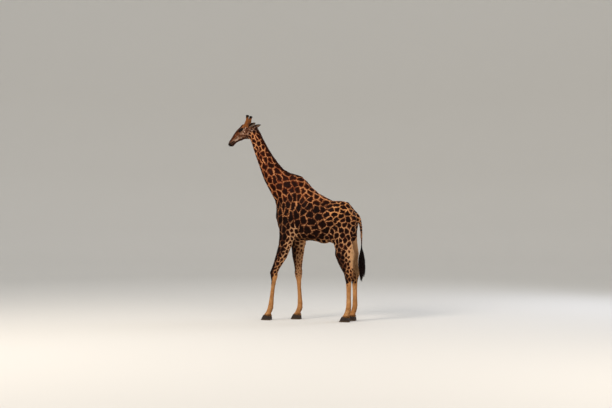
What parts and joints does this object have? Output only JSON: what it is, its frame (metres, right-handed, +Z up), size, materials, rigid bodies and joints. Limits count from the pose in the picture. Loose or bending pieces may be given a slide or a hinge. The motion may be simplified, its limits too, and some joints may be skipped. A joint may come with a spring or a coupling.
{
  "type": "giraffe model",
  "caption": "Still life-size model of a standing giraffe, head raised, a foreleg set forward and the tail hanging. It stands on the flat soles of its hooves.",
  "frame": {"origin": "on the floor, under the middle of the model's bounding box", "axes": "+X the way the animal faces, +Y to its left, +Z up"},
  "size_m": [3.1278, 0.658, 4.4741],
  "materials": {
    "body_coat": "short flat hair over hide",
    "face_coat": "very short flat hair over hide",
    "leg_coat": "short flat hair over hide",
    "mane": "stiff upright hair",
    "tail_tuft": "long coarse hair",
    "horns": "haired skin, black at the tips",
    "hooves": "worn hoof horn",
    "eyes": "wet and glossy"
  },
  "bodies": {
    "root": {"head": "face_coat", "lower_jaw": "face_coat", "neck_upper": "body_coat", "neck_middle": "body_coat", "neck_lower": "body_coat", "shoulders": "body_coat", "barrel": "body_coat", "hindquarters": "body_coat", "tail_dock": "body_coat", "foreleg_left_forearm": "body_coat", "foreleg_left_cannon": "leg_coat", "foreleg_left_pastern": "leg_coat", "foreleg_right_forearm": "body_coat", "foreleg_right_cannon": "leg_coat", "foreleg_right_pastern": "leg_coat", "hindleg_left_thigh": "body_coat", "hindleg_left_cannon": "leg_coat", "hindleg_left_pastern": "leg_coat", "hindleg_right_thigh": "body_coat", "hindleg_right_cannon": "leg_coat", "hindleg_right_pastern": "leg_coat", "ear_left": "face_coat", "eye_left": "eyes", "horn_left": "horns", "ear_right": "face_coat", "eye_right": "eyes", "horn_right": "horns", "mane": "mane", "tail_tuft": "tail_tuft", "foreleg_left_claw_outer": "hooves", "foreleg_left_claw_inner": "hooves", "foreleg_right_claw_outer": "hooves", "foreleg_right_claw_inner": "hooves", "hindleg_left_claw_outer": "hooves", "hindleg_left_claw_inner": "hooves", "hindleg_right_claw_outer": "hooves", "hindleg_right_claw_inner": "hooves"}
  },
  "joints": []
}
────────────────
■ WRITTEN INSTRUCTION
Your task is to quote the listing above word for word.

■ COMPLETE ANSWER
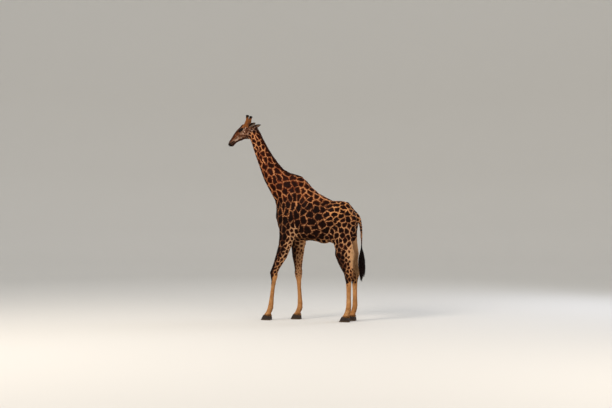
What parts and joints does this object have? Output only JSON: what it is, its frame (metres, right-handed, +Z up), size, materials, rigid bodies and joints. Limits count from the pose in the picture. Loose or bending pieces may be given a slide or a hinge. The motion may be simplified, its limits too, and some joints may be skipped. A joint may come with a spring or a coupling.
{
  "type": "giraffe model",
  "caption": "Still life-size model of a standing giraffe, head raised, a foreleg set forward and the tail hanging. It stands on the flat soles of its hooves.",
  "frame": {"origin": "on the floor, under the middle of the model's bounding box", "axes": "+X the way the animal faces, +Y to its left, +Z up"},
  "size_m": [3.1278, 0.658, 4.4741],
  "materials": {
    "body_coat": "short flat hair over hide",
    "face_coat": "very short flat hair over hide",
    "leg_coat": "short flat hair over hide",
    "mane": "stiff upright hair",
    "tail_tuft": "long coarse hair",
    "horns": "haired skin, black at the tips",
    "hooves": "worn hoof horn",
    "eyes": "wet and glossy"
  },
  "bodies": {
    "root": {"head": "face_coat", "lower_jaw": "face_coat", "neck_upper": "body_coat", "neck_middle": "body_coat", "neck_lower": "body_coat", "shoulders": "body_coat", "barrel": "body_coat", "hindquarters": "body_coat", "tail_dock": "body_coat", "foreleg_left_forearm": "body_coat", "foreleg_left_cannon": "leg_coat", "foreleg_left_pastern": "leg_coat", "foreleg_right_forearm": "body_coat", "foreleg_right_cannon": "leg_coat", "foreleg_right_pastern": "leg_coat", "hindleg_left_thigh": "body_coat", "hindleg_left_cannon": "leg_coat", "hindleg_left_pastern": "leg_coat", "hindleg_right_thigh": "body_coat", "hindleg_right_cannon": "leg_coat", "hindleg_right_pastern": "leg_coat", "ear_left": "face_coat", "eye_left": "eyes", "horn_left": "horns", "ear_right": "face_coat", "eye_right": "eyes", "horn_right": "horns", "mane": "mane", "tail_tuft": "tail_tuft", "foreleg_left_claw_outer": "hooves", "foreleg_left_claw_inner": "hooves", "foreleg_right_claw_outer": "hooves", "foreleg_right_claw_inner": "hooves", "hindleg_left_claw_outer": "hooves", "hindleg_left_claw_inner": "hooves", "hindleg_right_claw_outer": "hooves", "hindleg_right_claw_inner": "hooves"}
  },
  "joints": []
}